-- BEGIN Information provided --

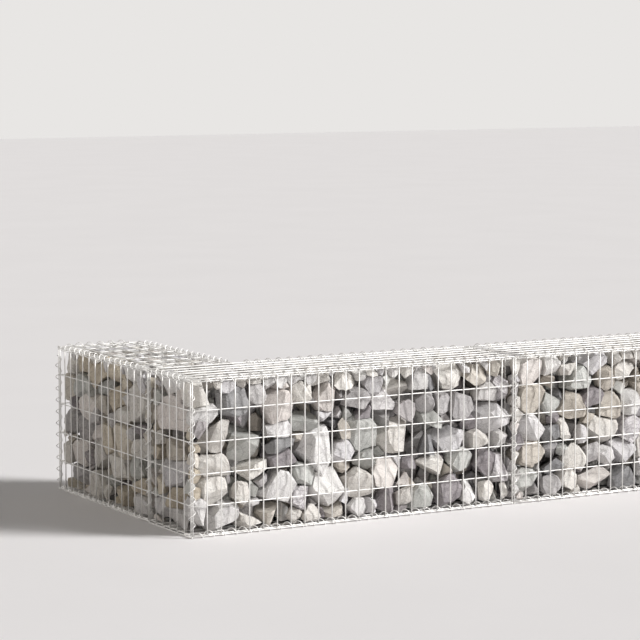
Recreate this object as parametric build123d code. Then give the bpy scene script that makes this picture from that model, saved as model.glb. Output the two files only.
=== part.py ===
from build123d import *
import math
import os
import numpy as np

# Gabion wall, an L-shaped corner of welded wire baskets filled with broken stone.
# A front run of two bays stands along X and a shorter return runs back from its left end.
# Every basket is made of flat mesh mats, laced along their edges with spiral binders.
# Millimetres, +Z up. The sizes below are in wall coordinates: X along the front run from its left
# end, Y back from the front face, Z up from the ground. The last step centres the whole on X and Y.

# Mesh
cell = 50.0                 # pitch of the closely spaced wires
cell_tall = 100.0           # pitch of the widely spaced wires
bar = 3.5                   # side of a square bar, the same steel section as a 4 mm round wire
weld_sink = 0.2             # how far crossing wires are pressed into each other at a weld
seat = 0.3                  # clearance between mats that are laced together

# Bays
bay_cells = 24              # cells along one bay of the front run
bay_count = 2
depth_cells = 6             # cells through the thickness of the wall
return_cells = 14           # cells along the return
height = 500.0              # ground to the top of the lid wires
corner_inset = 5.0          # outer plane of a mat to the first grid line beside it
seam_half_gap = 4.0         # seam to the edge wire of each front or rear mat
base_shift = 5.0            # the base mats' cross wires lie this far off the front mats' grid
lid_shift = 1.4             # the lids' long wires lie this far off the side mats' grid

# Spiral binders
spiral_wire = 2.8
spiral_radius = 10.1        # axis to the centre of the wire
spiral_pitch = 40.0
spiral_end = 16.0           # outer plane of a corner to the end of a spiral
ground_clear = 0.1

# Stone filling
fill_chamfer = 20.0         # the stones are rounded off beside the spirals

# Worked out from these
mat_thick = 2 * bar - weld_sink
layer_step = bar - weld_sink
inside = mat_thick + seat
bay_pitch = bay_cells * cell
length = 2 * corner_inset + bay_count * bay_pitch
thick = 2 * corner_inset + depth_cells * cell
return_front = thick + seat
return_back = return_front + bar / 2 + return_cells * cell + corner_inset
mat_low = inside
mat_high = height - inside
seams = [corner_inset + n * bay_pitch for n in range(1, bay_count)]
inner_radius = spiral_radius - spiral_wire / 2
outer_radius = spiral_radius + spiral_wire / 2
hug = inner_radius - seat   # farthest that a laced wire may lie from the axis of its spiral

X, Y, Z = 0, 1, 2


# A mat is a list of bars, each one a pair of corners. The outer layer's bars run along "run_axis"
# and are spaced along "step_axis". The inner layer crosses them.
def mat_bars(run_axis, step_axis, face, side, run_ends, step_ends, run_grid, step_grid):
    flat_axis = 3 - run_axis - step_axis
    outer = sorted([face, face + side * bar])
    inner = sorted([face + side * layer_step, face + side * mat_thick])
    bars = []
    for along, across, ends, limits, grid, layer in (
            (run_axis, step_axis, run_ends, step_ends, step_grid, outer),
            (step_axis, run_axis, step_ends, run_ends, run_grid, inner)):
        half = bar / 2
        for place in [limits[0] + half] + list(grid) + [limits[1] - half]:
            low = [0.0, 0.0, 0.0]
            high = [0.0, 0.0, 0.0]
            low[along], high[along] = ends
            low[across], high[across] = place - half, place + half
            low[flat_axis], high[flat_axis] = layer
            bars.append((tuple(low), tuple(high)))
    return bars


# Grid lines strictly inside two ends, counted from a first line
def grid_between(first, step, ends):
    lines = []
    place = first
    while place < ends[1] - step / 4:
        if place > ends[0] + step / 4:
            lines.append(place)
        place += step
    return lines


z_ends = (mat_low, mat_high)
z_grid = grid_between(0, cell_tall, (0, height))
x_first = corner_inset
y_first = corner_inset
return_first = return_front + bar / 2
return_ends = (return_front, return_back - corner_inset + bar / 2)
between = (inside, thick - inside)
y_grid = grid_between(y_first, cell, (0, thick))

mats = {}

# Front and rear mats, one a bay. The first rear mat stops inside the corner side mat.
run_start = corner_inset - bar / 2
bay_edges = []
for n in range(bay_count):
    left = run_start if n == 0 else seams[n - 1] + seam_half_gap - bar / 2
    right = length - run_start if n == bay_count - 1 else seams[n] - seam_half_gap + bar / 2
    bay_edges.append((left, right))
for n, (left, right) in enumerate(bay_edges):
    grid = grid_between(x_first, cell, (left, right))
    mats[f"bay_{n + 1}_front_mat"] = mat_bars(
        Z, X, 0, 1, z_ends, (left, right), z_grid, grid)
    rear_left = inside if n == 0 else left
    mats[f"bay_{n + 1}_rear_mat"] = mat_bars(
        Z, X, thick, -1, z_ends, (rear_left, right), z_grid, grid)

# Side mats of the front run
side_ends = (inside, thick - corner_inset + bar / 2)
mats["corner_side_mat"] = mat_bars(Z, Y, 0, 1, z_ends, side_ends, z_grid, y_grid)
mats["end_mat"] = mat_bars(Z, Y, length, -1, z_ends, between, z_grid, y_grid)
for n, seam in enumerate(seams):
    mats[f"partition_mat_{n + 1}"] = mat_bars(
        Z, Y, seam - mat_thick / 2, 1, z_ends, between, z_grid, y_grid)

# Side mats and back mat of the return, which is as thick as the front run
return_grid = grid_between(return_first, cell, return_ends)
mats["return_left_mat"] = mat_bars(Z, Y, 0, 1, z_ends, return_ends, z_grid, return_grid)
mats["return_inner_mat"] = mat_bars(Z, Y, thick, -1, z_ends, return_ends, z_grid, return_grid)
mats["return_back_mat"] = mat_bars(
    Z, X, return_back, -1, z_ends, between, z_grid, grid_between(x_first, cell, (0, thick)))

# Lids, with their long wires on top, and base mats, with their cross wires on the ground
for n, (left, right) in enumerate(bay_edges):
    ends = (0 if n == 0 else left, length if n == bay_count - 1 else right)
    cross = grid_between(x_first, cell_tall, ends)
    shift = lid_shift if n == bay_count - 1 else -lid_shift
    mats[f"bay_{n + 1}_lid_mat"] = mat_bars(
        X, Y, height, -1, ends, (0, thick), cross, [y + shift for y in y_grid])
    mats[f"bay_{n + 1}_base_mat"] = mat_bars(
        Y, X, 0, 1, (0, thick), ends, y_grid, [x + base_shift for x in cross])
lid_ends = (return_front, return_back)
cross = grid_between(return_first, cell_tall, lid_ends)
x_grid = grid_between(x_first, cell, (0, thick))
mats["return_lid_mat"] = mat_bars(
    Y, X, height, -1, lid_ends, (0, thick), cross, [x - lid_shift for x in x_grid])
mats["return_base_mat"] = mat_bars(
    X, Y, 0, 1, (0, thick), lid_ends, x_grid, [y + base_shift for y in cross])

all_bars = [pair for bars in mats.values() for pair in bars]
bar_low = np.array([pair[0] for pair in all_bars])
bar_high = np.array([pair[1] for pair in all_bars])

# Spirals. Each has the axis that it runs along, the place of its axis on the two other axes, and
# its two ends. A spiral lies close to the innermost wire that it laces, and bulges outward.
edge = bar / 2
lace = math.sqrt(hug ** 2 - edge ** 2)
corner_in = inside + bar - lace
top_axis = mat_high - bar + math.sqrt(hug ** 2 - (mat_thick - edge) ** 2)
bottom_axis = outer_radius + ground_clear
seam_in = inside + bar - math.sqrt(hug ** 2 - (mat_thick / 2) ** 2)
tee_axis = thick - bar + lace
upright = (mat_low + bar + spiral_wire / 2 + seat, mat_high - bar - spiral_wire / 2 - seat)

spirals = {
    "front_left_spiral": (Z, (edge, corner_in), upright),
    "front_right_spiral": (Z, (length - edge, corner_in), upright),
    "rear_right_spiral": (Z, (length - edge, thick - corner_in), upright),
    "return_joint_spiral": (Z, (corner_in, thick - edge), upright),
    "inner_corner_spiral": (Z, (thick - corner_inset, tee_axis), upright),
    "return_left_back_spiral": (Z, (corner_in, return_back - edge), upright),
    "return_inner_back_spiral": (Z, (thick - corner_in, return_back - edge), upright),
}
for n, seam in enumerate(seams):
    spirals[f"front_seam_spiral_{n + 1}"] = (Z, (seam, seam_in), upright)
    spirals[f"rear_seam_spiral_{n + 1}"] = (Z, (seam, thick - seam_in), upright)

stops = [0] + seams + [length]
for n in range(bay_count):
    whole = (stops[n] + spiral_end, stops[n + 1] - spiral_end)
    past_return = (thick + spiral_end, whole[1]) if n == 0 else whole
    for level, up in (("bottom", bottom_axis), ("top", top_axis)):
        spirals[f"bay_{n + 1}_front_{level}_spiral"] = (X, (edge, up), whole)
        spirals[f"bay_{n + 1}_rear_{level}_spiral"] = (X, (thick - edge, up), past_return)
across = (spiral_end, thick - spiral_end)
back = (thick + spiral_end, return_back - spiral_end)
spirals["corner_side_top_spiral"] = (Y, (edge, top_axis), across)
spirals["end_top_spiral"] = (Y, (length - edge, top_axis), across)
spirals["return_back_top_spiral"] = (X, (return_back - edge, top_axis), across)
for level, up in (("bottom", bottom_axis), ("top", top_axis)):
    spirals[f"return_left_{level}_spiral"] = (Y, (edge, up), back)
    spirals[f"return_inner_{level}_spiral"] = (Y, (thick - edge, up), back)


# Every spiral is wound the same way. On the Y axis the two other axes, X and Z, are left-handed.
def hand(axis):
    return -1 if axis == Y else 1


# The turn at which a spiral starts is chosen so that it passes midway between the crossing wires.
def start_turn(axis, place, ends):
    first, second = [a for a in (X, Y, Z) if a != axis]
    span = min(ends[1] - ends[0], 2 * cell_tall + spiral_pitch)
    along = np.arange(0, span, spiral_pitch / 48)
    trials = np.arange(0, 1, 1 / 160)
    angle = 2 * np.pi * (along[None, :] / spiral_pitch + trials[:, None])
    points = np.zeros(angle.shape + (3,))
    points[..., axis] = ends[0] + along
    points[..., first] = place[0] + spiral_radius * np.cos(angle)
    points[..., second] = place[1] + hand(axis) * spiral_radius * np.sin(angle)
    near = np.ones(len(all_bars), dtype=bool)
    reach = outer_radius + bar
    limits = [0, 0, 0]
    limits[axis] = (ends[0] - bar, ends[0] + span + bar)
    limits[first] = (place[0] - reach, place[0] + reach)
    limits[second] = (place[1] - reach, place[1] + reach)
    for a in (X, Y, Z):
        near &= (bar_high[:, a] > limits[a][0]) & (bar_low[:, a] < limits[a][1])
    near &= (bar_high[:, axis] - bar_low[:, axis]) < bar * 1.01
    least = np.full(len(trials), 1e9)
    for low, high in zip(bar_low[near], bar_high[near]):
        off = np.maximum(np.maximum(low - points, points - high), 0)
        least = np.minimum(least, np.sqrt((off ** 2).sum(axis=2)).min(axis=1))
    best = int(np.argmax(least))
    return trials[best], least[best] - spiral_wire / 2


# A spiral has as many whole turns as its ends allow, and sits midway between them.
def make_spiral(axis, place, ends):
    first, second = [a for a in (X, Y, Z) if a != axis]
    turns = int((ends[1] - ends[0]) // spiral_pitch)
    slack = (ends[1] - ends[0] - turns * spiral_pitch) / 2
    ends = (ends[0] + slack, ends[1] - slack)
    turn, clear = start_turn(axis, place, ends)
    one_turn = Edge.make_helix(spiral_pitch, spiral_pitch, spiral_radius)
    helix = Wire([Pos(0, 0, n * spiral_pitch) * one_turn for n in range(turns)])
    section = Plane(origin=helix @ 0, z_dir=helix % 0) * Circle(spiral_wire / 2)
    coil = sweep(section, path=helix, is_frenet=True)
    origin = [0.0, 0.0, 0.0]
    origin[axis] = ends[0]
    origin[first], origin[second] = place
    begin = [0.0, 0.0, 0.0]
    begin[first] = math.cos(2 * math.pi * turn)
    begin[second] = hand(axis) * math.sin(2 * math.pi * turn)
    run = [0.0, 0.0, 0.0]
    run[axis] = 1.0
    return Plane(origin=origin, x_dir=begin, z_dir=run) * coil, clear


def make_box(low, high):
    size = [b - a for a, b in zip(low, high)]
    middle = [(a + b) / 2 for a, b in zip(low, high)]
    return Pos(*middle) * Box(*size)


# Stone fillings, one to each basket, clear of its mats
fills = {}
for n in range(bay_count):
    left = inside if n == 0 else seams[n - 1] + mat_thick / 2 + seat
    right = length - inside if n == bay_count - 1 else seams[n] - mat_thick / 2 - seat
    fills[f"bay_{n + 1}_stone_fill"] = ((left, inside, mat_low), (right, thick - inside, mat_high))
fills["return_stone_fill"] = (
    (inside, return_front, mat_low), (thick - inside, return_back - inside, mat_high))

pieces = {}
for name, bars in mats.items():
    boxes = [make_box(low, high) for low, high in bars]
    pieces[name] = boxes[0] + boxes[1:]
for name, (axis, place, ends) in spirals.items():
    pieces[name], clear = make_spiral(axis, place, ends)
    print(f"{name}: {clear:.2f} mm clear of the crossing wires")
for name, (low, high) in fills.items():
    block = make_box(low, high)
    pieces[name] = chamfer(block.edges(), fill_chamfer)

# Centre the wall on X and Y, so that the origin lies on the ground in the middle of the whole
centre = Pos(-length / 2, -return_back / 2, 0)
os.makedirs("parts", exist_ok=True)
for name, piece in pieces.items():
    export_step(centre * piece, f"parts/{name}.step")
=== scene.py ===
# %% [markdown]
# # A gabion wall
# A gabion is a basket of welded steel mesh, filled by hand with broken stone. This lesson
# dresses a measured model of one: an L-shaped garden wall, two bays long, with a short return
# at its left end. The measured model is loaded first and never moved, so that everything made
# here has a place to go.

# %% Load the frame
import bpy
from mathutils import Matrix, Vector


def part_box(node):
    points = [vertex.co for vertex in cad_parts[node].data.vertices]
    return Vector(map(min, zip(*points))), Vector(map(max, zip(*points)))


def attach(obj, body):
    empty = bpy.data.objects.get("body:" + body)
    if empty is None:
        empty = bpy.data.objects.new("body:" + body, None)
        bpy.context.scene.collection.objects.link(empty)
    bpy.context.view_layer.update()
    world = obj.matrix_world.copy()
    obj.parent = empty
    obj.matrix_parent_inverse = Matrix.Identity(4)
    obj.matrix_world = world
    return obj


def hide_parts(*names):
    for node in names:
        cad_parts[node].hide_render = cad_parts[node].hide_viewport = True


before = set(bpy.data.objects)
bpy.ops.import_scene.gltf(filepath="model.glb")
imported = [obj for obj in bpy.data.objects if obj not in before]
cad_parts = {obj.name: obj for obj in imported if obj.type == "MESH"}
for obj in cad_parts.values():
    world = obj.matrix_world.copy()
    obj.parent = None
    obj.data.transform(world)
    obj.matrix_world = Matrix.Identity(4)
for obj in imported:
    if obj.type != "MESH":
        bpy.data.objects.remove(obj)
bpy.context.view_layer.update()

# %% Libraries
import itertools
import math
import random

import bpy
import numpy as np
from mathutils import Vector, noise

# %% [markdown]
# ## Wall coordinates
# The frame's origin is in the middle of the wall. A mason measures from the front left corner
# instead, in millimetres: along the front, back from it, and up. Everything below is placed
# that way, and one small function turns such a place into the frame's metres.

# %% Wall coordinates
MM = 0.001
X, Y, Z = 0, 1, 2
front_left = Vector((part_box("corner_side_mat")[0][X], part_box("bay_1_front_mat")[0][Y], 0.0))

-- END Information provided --
-- BEGIN Information provided --

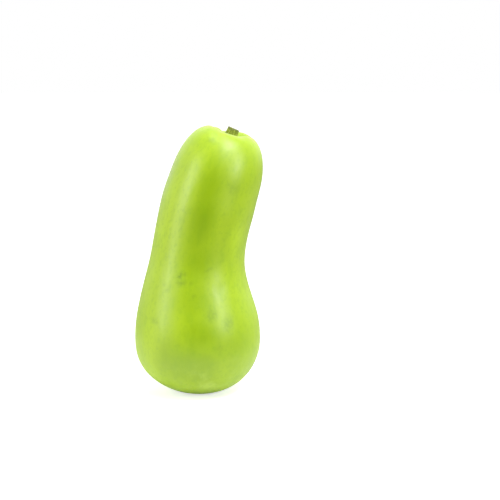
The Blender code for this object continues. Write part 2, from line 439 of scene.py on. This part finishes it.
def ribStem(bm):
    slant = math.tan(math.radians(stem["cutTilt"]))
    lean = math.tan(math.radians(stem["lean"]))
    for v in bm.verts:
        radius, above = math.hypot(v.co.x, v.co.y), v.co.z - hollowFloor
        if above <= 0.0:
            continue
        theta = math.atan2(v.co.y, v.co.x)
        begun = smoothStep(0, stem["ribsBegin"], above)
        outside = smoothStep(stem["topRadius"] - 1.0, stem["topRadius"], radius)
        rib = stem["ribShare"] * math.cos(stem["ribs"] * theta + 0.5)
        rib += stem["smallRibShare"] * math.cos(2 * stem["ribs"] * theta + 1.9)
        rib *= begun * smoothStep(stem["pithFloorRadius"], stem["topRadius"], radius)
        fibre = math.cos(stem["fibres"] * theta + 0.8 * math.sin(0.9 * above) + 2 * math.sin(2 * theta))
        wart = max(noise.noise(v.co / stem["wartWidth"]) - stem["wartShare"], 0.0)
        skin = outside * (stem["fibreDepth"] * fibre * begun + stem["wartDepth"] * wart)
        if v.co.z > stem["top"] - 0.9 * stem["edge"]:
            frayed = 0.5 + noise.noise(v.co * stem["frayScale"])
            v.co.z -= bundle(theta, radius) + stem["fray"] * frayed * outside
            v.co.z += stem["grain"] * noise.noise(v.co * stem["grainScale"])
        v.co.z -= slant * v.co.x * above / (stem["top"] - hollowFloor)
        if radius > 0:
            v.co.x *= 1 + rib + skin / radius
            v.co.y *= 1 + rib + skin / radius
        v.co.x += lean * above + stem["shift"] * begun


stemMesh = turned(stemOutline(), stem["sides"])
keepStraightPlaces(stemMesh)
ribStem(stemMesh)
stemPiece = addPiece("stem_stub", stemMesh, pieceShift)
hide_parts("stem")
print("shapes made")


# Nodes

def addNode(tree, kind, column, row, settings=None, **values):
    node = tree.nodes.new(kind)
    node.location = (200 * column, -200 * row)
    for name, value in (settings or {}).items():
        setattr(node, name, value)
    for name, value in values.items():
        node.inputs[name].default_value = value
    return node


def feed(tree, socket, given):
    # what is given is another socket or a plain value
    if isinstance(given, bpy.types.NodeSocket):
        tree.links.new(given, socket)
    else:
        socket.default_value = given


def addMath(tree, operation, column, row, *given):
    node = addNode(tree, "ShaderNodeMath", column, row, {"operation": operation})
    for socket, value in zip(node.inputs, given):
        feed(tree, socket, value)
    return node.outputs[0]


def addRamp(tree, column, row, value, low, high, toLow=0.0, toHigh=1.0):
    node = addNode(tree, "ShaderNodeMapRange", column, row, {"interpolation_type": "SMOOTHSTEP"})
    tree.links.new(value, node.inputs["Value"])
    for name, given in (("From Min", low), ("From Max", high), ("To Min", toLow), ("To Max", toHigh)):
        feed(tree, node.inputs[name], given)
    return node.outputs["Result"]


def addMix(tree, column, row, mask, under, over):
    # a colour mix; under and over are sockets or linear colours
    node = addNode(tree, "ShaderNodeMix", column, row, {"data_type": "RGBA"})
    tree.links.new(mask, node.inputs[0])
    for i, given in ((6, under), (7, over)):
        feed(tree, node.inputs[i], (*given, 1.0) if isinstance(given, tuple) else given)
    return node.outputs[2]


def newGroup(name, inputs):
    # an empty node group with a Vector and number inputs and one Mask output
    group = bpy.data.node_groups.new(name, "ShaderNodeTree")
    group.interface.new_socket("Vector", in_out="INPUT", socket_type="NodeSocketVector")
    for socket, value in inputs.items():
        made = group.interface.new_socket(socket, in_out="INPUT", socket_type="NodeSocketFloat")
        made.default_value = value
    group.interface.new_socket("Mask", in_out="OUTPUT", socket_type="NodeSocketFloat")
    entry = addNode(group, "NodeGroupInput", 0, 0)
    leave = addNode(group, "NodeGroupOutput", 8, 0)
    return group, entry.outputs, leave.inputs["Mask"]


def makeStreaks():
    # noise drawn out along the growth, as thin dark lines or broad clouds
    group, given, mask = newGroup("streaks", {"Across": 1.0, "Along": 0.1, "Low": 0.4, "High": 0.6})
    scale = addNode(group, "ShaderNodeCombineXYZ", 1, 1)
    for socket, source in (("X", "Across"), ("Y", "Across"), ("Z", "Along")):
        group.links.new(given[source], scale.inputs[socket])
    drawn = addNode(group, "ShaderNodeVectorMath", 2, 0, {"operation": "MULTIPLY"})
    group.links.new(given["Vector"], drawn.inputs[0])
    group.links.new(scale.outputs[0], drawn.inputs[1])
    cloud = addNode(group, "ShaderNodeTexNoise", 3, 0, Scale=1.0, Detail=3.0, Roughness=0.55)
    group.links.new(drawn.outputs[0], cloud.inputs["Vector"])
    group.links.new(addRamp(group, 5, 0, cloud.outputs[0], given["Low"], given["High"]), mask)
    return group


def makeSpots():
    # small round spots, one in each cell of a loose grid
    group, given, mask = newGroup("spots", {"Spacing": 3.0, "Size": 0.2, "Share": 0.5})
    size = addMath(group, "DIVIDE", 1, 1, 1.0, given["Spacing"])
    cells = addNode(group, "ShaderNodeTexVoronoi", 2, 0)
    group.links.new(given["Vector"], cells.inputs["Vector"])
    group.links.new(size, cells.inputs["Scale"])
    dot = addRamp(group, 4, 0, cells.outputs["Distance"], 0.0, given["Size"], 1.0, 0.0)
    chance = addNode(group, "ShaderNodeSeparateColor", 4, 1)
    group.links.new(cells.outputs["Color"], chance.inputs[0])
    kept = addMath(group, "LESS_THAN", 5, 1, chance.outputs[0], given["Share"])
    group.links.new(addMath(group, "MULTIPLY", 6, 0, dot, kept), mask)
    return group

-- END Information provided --

** Brief **
Each line from the one holding "Recreate this object" to the one holding "lid_shift = 1.4", those two included, is to be transcribed exactly, and no other line.

** Task result **
Recreate this object as parametric build123d code. Then give the bpy scene script that makes this picture from that model, saved as model.glb. Output the two files only.
=== part.py ===
from build123d import *
import math
import os
import numpy as np

# Gabion wall, an L-shaped corner of welded wire baskets filled with broken stone.
# A front run of two bays stands along X and a shorter return runs back from its left end.
# Every basket is made of flat mesh mats, laced along their edges with spiral binders.
# Millimetres, +Z up. The sizes below are in wall coordinates: X along the front run from its left
# end, Y back from the front face, Z up from the ground. The last step centres the whole on X and Y.

# Mesh
cell = 50.0                 # pitch of the closely spaced wires
cell_tall = 100.0           # pitch of the widely spaced wires
bar = 3.5                   # side of a square bar, the same steel section as a 4 mm round wire
weld_sink = 0.2             # how far crossing wires are pressed into each other at a weld
seat = 0.3                  # clearance between mats that are laced together

# Bays
bay_cells = 24              # cells along one bay of the front run
bay_count = 2
depth_cells = 6             # cells through the thickness of the wall
return_cells = 14           # cells along the return
height = 500.0              # ground to the top of the lid wires
corner_inset = 5.0          # outer plane of a mat to the first grid line beside it
seam_half_gap = 4.0         # seam to the edge wire of each front or rear mat
base_shift = 5.0            # the base mats' cross wires lie this far off the front mats' grid
lid_shift = 1.4             # the lids' long wires lie this far off the side mats' grid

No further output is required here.